RockIt Careers

How Did You Get Your Last Job?

Mitchell Mandel

I was just sitting here thinking about my career path, and how I managed to find different opportunities in my career that I was lucky enough to be offered the position.

We always say that networking leads to your next job. For me, that is definitely true.

My first job at Long John Silvers happened because two of my buddies were already working there. I needed that job because I wanted Levi’s, but my mom said she was only going to buy me Wranglers. So, I asked Scott and Tim if they could put a good word in for me. I already had my foot in the door with two insiders bending the ear of the shift manager to hire me. Before I knew it, I was frying fish and making minimum wage.

After jumping around from one fast food restaurant to another, my sister recommended me for a position as a groundskeeper for an apartment community. I didn’t know where this job would lead to professionally, but I had bills to pay. So, I gleefully accepted. What a good move that turned out to be!

After many years and several promotions within the multifamily industry, I found myself working as an Assistant Manager/Bookkeeper. I was comfy cozy. I did not have any thoughts of searching for a new job. Unexpectedly, I was fortunate enough to have a company hear about me through the grapevine, and I was actively recruited by a furniture company to join their sales team.

Then, there was the one time when I was unemployed for the longest stint in my life when a call came out of the blue. It was a previous co-worker who had just been hired by a telecommunications company. She knew that they needed more people, and instantly thought of me. Through that phone call and that referral, I was working again within two weeks.

On two other occasions, I learned about and was offered opportunities to work for employers from my past, one of which I accepted.

There were a few new jobs that came about from internet searches and job postings, but from my memory it was usually the help of others that gave me the opportunity to interview. Plus, I remember the jobs that I landed from the internet postings seemed a bit more difficult to obtain. When I had the others saying good things about me, it was a much easier interview, and the offer for new employment seemed to come much sooner.

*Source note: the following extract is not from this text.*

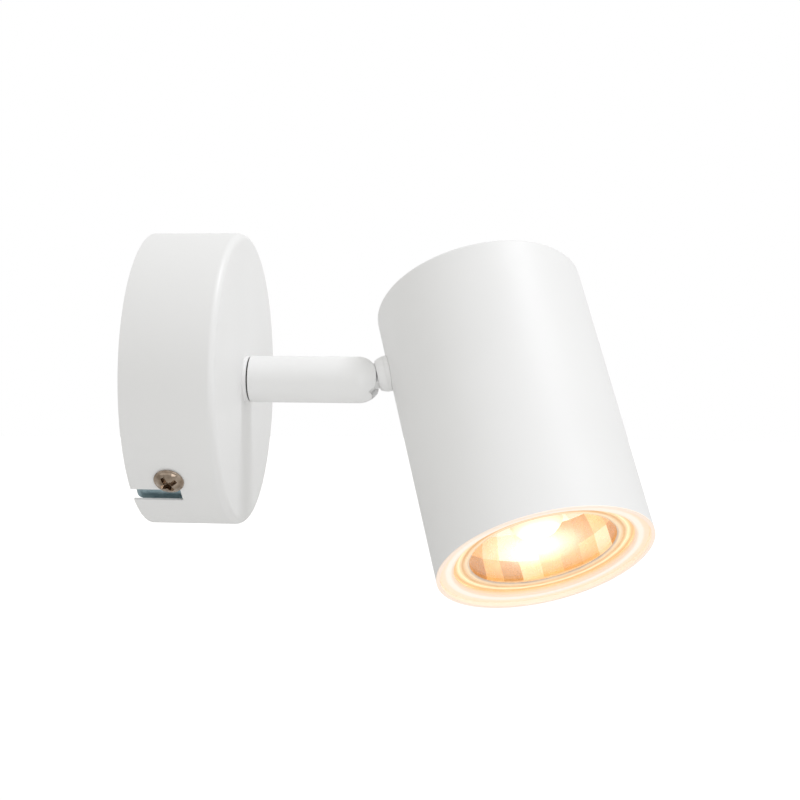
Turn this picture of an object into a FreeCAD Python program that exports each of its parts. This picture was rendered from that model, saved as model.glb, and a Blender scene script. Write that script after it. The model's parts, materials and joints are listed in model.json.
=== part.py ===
import FreeCAD, Part
import math
import os

import Sketcher
from FreeCAD import Placement, Rotation, Vector

# Pivoting spotlight for a wall. The origin is the centre of the canopy's back,
# on the wall. The arm points along -Y, +Z is up, and lengths are millimetres.

SIZES = [
    ("strap_angle", 41, "screw and strap direction below the horizontal, degrees"),
    ("swivel_rest", 30, "arm turned from straight down, degrees"),
    ("tilt_rest", 15, "head tilted outwards from straight down, degrees"),
    ("canopy_radius", 40, "outside of the canopy"),
    ("canopy_depth", 25, "canopy, wall to front"),
    ("canopy_wall", 1, "sheet of the canopy"),
    ("canopy_edge", 2, "rounding of the front edge"),
    ("notch_width", 5, "open leg of the bayonet notch"),
    ("notch_seat", 4.7, "leg that the screw sits in"),
    ("notch_turn", 6.1, "between the open leg and the seat"),
    ("screw_depth", 11, "canopy screws, from the wall"),
    ("screw_radius", 1.98, "shank of the M4 canopy screw"),
    ("screw_length", 6.5, "shank of the canopy screw"),
    ("screw_head_radius", 4, "pan head"),
    ("screw_head_edge", 0.9, "straight side of the pan head"),
    ("screw_head_height", 2.4, "pan head"),
    ("recess_width", 0.9, "cross recess"),
    ("recess_span", 4.4, "cross recess, tip to tip"),
    ("recess_depth", 1.2, "cross recess"),
    ("strap_thick", 1.5, "sheet of the bracket"),
    ("strap_width", 18, "strap and ears"),
    ("strap_bend", 2.5, "outer radius of the ear's bend"),
    ("ear_gap", 1.4, "ear to the inside of the canopy"),
    ("ear_height", 16, "ear, from the wall"),
    ("fixing_pitch", 51, "wall fixing holes, centre to centre"),
    ("fixing_radius", 2.25, "wall fixing holes"),
    ("tab_margin", 1, "tab round the terminal block"),
    ("entry_radius", 7, "hole for the grommet"),
    ("grommet_bore", 4.5, "opening for the supply"),
    ("grommet_flange", 9, "flange of the grommet"),
    ("grommet_thick", 1.5, "flange of the grommet"),
    ("block_length", 24, "terminal block across its poles"),
    ("block_width", 15, "terminal block along the wires"),
    ("block_height", 12, "terminal block off the tab"),
    ("block_start", 12, "terminal block, from the centre"),
    ("pole_pitch", 8, "between poles"),
    ("pole_radius", 2, "tunnel in the block"),
    ("sleeve_bore", 1.3, "wire hole of a brass sleeve"),
    ("clamp_radius", 1.15, "clamp screw"),
    ("clamp_spread", 3.5, "clamp screw from the block's middle"),
    ("thread_radius", 4, "hollow nipple and stem spigot"),
    ("nipple_bore", 2, "wire way in the nipple"),
    ("nipple_tail", 2.6, "nipple behind its nut"),
    ("nut_flats", 12, "hex nuts across flats"),
    ("nut_thick", 3, "nut in the canopy"),
    ("lock_thick", 0.8, "toothed washers"),
    ("tag_thick", 0.6, "earth tag"),
    ("tag_reach", 13, "earth tag's tail from the centre"),
    ("collar_thick", 1, "collar on the canopy's face"),
    ("gap_washer", 0.4, "friction washer of the swivel"),
    ("washer_recess", 0.5, "friction washer inside the arm's edge"),
    ("bush_length", 4, "bush in the arm"),
    ("wave_thick", 0.6, "wave washer"),
    ("keeper_thick", 2, "slotted nut that holds the arm"),
    ("nipple_spare", 0.8, "thread past the slotted nut"),
    ("stop_radius", 0.5, "stop pin of the swivel"),
    ("stop_bite", 0.5, "tip of the stop pin inside the nipple's surface"),
    ("stop_swing", 165, "swivel to each side of straight down, degrees"),
    ("arm_radius", 6.4, "outside of the arm"),
    ("arm_wall", 0.8, "wall of the arm's hollow end"),
    ("arm_spare", 6, "hollow of the arm past the nipple"),
    ("arm_core", 16.4, "hinge axis from the arm's hollow"),
    ("slot_half", 2.3, "half the slot in the arm's domed end"),
    ("slot_back", 4.9, "slot behind and below the hinge axis"),
    ("cheek_reach", 5.15, "cheeks, from the hinge axis to the stem"),
    ("cheek_tail", 10, "removable cheek behind the hinge axis"),
    ("tongue_half", 1.9, "half the tongue's width"),
    ("tongue_radius", 4.6, "tongue about the hinge axis"),
    ("tongue_neck", 3, "half the tongue's neck"),
    ("cheek_screw_radius", 0.95, "M2 screw of the removable cheek"),
    ("cheek_screw_drop", 2.8, "cheek screw below the arm's axis"),
    ("cheek_screw_seat", 1.1, "cheek left under the screw's head"),
    ("cheek_screw_tip", 0.7, "screw's tip in the near cheek"),
    ("cheek_head_radius", 1.7, "head of the cheek screw"),
    ("cheek_head_height", 1.1, "head of the cheek screw"),
    ("cheek_socket_radius", 0.75, "socket in the cheek screw"),
    ("cheek_socket_depth", 0.7, "socket in the cheek screw"),
    ("trunnion_radius", 1.5, "trunnions of the tongue"),
    ("trunnion_reach", 4.4, "trunnion tip from the middle"),
    ("hinge_washer", 0.3, "friction washers of the hinge"),
    ("lead_radius", 1.1, "sheathed twin lead"),
    ("core_radius", 0.6, "live and neutral leads"),
    ("earth_radius", 0.8, "earth lead"),
    ("stem_start", 5.25, "stem's back face, from the hinge axis"),
    ("stem_radius", 4.1, "stem at its back face"),
    ("stem_flare", 4.95, "stem at the head"),
    ("saddle_thick", 0.9, "saddle ring at the head's wall"),
    ("stem_length", 8.5, "hinge axis to the head's surface"),
    ("stem_nut_room", 0.6, "stem nut to the lampholder bracket"),
    ("stem_nut_thick", 2.5, "nut in the head"),
    ("spigot_length", 8, "thread of the stem inside the head's wall"),
    ("inner_saddle", 1.5, "saddle washer in the head"),
    ("inner_saddle_radius", 6.9, "saddle washer in the head"),
    ("holder_strip", 1.2, "sheet of the lampholder bracket"),
    ("holder_strip_width", 14, "lampholder bracket"),
    ("lamp_space", 2.7, "lamp to the inside of the head"),
    ("head_wall", 1, "sheet of the head"),
    ("lead_space", 7.8, "lampholder bracket to the head's top"),
    ("head_edge", 1, "rounding of the head's top edge"),
    ("ring_recess", 1.2, "retaining ring behind the rim"),
    ("ring_thick", 1.2, "retaining ring"),
    ("ring_cover", 1.2, "retaining ring over the lamp's rim"),
    ("lamp_radius", 25, "reflector lamp's rim"),
    ("lamp_rim_width", 3.1, "rim of the lamp round its glass"),
    ("lamp_rim_height", 2.8, "rim of the lamp"),
    ("glass_recess", 0.4, "glass behind the lamp's rim"),
    ("glass_thick", 1.8, "front glass"),
    ("reflector_depth", 28.9, "reflector behind the lamp's rim"),
    ("reflector_wall", 2, "glass of the reflector"),
    ("reflector_neck", 11.5, "neck of the reflector"),
    ("dome_radius", 7, "frosted dome over the light source"),
    ("dome_length", 26.5, "frosted dome"),
    ("dome_space", 0.8, "reflector's hole round the dome"),
    ("lamp_base_length", 17.9, "base of the lamp"),
    ("lamp_base_end", 10.5, "base of the lamp at its pins"),
    ("pin_offset", 5, "lamp pins from the axis"),
    ("pin_neck", 1.5, "lamp pin"),
    ("pin_head", 2.5, "lamp pin's head"),
    ("pin_neck_length", 2.3, "lamp pin"),
    ("pin_head_length", 2.5, "lamp pin's head"),
    ("lamp_twist", 25, "turn that locks the lamp, degrees"),
    ("holder_radius", 13, "lampholder"),
    ("holder_height", 18, "lampholder"),
    ("holder_lip", 1.5, "lip that the pins hook under"),
    ("holder_cavity", 5.4, "cavity for the pin heads"),
    ("holder_screw_offset", 8, "lampholder screws from the axis"),
    ("holder_screw_radius", 1.5, "M3 lampholder screw"),
    ("play", 0.3, "clear space between parts that move past each other"),
    ("fit", 0.05, "running clearance and seats in holes"),
    ("seat", 0.02, "clearance of round pieces fixed to each other"),
]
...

How to Make Networking Work for You

If you are currently looking for a new job, it is high time to dust off that book of contacts and start reaching out to people who are in position to help.

A lot of us let pride and fear get in the way of asking for help or sharing bad news, yet inherently, people want to assist you, especially when times are tough. So, let your contacts know that you are actively searching.

Think about it, how can people tell you about an opening that they hear of if they don’t know that you’re looking for a new job?

With this is mind, ask yourself a few questions so that you can start to build a list of people that can contribute to your new career path. Who do you know that works for a company you are targeting? Who did you work with in the past, and where are they working now? Did you have relationships with vendors or clients from your previous places of employment that may have a need for your talents? Is there a company you worked for in the past that you wouldn’t mind working for again in a better role?

These are all great questions you should try to answer to power your networking and make it work for you. Still keep an eye on the job boards and apply for positions that interest you, but also let your friends, family, previous co-workers, and the people you meet today know of your situation. This will give your job search additional traction, and people will start saying your name. Let your good reputation and work ethic make it through the grapevine to the ears of your new employer.